Formal and Dynamic Equivalence
Formal equivalence focuses attention on the message itself, in both form and content. Thus,
it is keenly oriented towards the ST structure, which exerts strong influence in determining
accuracy and correctness. Most typical of this kind of translation are “gloss translations”
often with scholarly footnotes. It is often used in an academic environment.
Dynamic equivalence is based on the principle of the equivalent effect. The relationship
between receptor and message should be substantially the same as that which existed between
the original receptor and the message. The message has to be tailored to the receptor’s
linguistic needs and cultural expectation and aims at complete naturalness of expression. This
receptor-oriented approach considers adaptations of grammar, of lexicon and of cultural
references to be essential to achieve naturalness. The foreignness of the ST setting is
minimized.
For Nida, the success of the translation depends on achieving equivalent response. Nida
also stresses that correspondence in meaning should be prioritised over correspondence in
style.
Albayrak 4

His receptor-based approach and the principle of the equivalent effect have been criticised.
How is the effect measured and on whom? How can a text possibly have the same effect and
elicit the same response in two different cultures and times? The question of equivalence
inevitably entails subjective judgement from the translator.
Nida is aware of what he terms “the artistic sensitivity which is an indispensable ingredient
in any first-rate translation of a literary work.”

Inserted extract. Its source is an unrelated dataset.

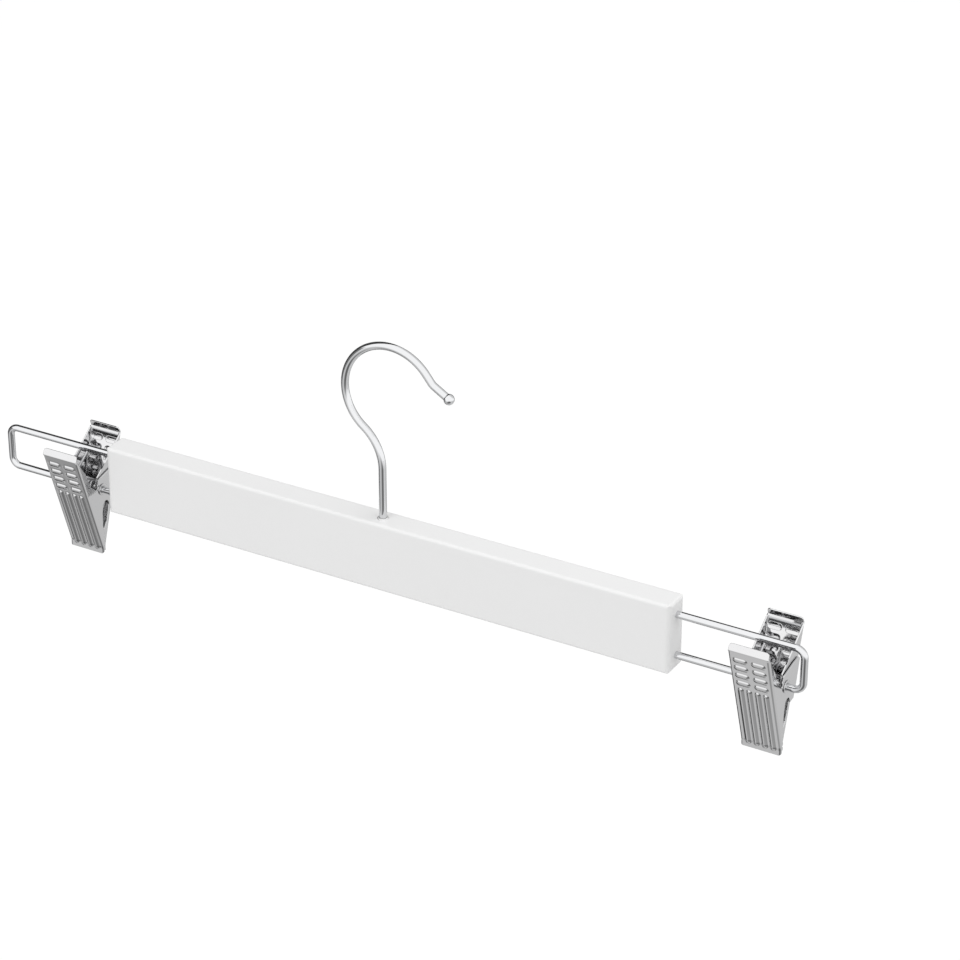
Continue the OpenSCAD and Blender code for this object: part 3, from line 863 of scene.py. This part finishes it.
def steel(shader, hue, rough):
    """Plain plated steel with fine drawing or turning marks."""
    cloud = shader.noise(scale=300, detail=3.0)
    marks = shader.noise(scale=3000, detail=2.0)
    low, high = shaded(hue, amount=0.15)
    shader.surface({
        "Base Color": shader.tint(cloud, low, high), "Metallic": 1.0,
        "Roughness": rough + marks * 0.1,
        "Normal": shader.bump(marks, strength=0.05, distance=MARK_DEPTH)})


def rubber(shader, finish):
    """Matt black rubber with a fine moulded grain."""
    fine = shader.noise(scale=2500, detail=2.0)
    low, high = shaded(finish.rubber, amount=0.3)
    shader.surface({
        "Base Color": shader.tint(fine, low, high),
        "Roughness": finish.rubber_rough + fine * 0.1,
        "Normal": shader.bump(fine, strength=0.3, distance=PEEL_DEPTH)})


def seen(shader, *rays):
    """1 for rays of these kinds, and otherwise 0."""
    path = shader.add("ShaderNodeLightPath", {}, {})
    found = [Socket(shader, path.outputs[f"Is {name} Ray"]) for name in rays]
    level = found[0]
    for other in found[1:]:
        level = level.combine("MAXIMUM", level, other)
    return level


def floor_finish(shader, stage):
    """A pale floor that takes the shadow, and looks white from the camera."""
    matt = shader.value("ShaderNodeBsdfDiffuse", {}, {"Color": (*stage.floor_colour, 1)})
    glow = shader.value("ShaderNodeEmission", {},
                        {"Color": (1, 1, 1, 1), "Strength": stage.glow})
    shown = seen(shader, "Camera", "Transmission") * stage.floor_white
    both = shader.value("ShaderNodeMixShader", {}, {0: shown, 1: matt, 2: glow})
    shader.tree.links.new(both.socket, shader.output.inputs["Surface"])


def surround(shader, stage):
    """The studio round the hanger. The camera sees it white and matt surfaces are lit by
    it evenly. Metal shows its white upper half, its grey lower half and its dark flags."""
    way = shader.value("ShaderNodeTexCoord", {}, {}, "Generated")
    parts = shader.add("ShaderNodeSeparateXYZ", {}, {"Vector": way})
    rise = Socket(shader, parts.outputs["Z"])
    level = stage.ground + rise.between(*stage.horizon) * (stage.sky - stage.ground)
    for toward, core, edge, dark in FLAGS:
        near = shader.value("ShaderNodeVectorMath", {"operation": "DOT_PRODUCT"},
                            {0: way, 1: Vector(toward).normalized()}, "Value")
        flag = near.between(math.cos(math.radians(edge)), math.cos(math.radians(core)))
        level = level * (1 - flag * dark)
    metal = seen(shader, "Glossy")
    lit = metal * level + (1 - metal) * stage.surround
    shown = seen(shader, "Camera", "Transmission")
    strength = shown + (1 - shown) * lit
    sky = shader.value("ShaderNodeBackground", {},
                       {"Color": (1, 1, 1, 1), "Strength": strength})
    shader.tree.links.new(sky.socket, shader.output.inputs["Surface"])


def dress(piece, finish, body, slot, *nodes):
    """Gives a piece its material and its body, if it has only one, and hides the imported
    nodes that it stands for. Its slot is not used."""
    piece.data.materials.append(finish)
    if body:
        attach(piece, body)
    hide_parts(*nodes)


def pivot_of(side):
    """Middle of a clip's pivot tube."""
    low, high = node_box(f"{side}_pivot_tube")
    return (low + high) / 2


def set_on_clip(side, end, kind, shape, look, slot, node):
    """Sets a piece, given about its pivot as the front one, on a clip's front or rear."""
    shell, faces, normals = shape
    flip = np.array([1, 1 if end == "front" else -1, 1])
    piece = make_piece(f"{side}_{end}_{kind}", shell * flip + pivot_of(side), faces,
                       normals * flip)
    dress(piece, look, f"{side}_{end}", slot, f"{side}_{end}_{node}")


# Operators

class HANGER_OT_bar(Operator):
    """Give the wooden bar its lacquer"""
    bl_idname = "hanger.bar"
    bl_label = "Bar"

    def execute(self, context):
        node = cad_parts["bar"]
        node.data.materials.clear()
        finish = context.scene.hanger.finish
        node.data.materials.append(material("white_lacquer", lacquer, finish))
        return {"FINISHED"}


class HANGER_OT_hook(Operator):
    """Make the hook with its ball tip and the head that holds its stem"""
    bl_idname = "hanger.hook"
    bl_label = "Hook"

    # Rings along the wire and over the ball, and corners round the wire
    wire_rings, ball_rings, corners = 330, 20, 40
    # Angle from the ball's end to its last ring
    ball_end = 0.03

    def execute(self, context):
        settings = context.scene.hanger
        size = settings.hook
        low, high = node_box("hook")
        wire_r, ball_r, head_r = size.wire / 2, size.ball / 2, high[1]
        crown_z = high[2] - size.crown_r - wire_r
        stem_top = crown_z - (size.back_bend_r + size.crown_r) * math.sin(size.back_bend)
        head_top = low[2] + size.head
        path = WirePath((0.0, head_top), math.pi / 2, [
            (stem_top - head_top, 0.0),
            (size.back_bend_r * size.back_bend, size.back_bend),
            (size.crown_r * size.crown, -size.crown),
            (size.nose_run, 0.0),
            (size.nose_bend_r * size.nose_bend, size.nose_bend),
            (size.tip_run, 0.0)])
        meet = math.asin(wire_r / ball_r)
        ball = np.linspace(meet, np.pi - self.ball_end, self.ball_rings)
        tip = np.stack([path.length - ball_r * np.cos(ball), ball_r * np.sin(ball)], axis=-1)
        head = np.array([[-size.head, HAIR], [-size.head, head_r], [0, head_r],
                         [0, wire_r], [2 * size.head, wire_r]])
        head = rounded(head, size.head_edge_r)
        wire = np.linspace(3 * size.head, tip[0, 0] - 2 * HAIR, self.wire_rings)
        s = np.concatenate([head[:, 0], wire, tip[:, 0]])
        radii = np.concatenate([head[:, 1], np.full(len(wire), wire_r), tip[:, 1]])
        piece = make_piece("wire_hook", *swept(*path.at(s), ACROSS, radii, self.corners))
        dress(piece, material("bright_chrome", chrome, settings.finish), "hook",
              "hook_chrome", "hook")
        return {"FINISHED"}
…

Peter Newmark: Semantic and Communicative Translation


Communicative translation attempts to produce on its readers an effect as close as possible
to that obtained on the readers of the original.
Semantic translation attempts to render, as closely as the semantic and syntactic structures
of the second language allow, the exact contextual meaning of the original.
His approach resembles Nida’s approach, yet he believes that the principle of the equivalent
effect is illusory.
Semantic translation differs from literal translation in that it respects context.